7. Variant-Specific Enhancement and Limitations
Qwen2.5-7B contains no MoE layers at 7B scale, reflecting a trend toward maximal inference predictability and efficient quantization. Advanced post-training techniques (multi-stage RL, control-token expansion, structured verification) further enhance robustness in downstream tasks. The math and coding variants (Qwen2.5-Math-7B, Qwen2.5-Coder-7B) demonstrate that domain-adaptive pipelines can induce strong task-specific capabilities with no architectural modification.

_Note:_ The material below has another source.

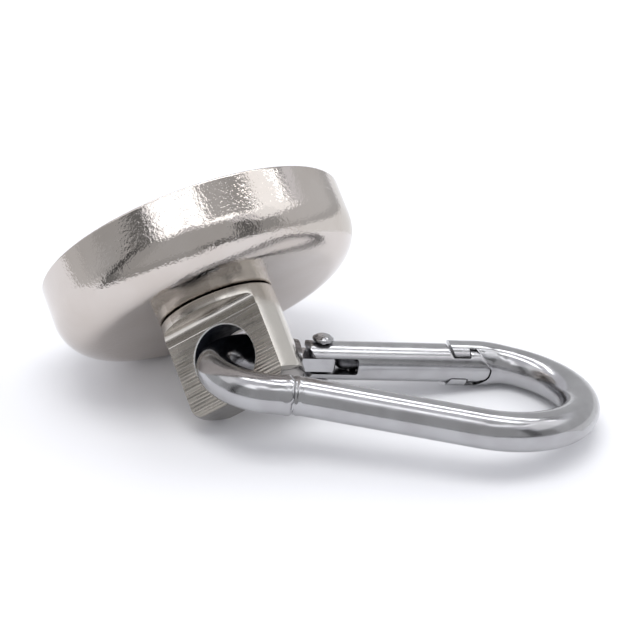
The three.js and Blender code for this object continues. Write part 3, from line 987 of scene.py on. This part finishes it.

Limitations remain in further context scaling—beyond 1M tokens—where intricate kernel/sparse scheduling and staged pre-training are required. For the Portuguese Amadeus-Verbo model, full-parameter tuning is computationally intensive (219 GPU-hours + model merging), and some domain gaps remain due to dataset limitations. All Qwen2.5-7B derivatives lack retrieval augmentation or external memory natively.
Qwen2.5-7B provides a high-performance, resource-efficient foundation for instruction-following, multi-language, coding, mathematical reasoning, and long-context NLP, with extensive support for quantization, fine-tuning, and cross-lingual adaptation, and with empirical results surpassing all previous Qwen1.5 and Qwen2 7B models and matching or exceeding Mistral-7B, Llama-3-8B, and Gemma2-9B across standard academic benchmarks (Qwen et al., 19 Dec 2024, Yang et al., 15 Jul 2024, Yang et al., 18 Sep 2024, Hui et al., 18 Sep 2024, Yang et al., 26 Jan 2025, Cruz-Castañeda et al., 20 May 2025).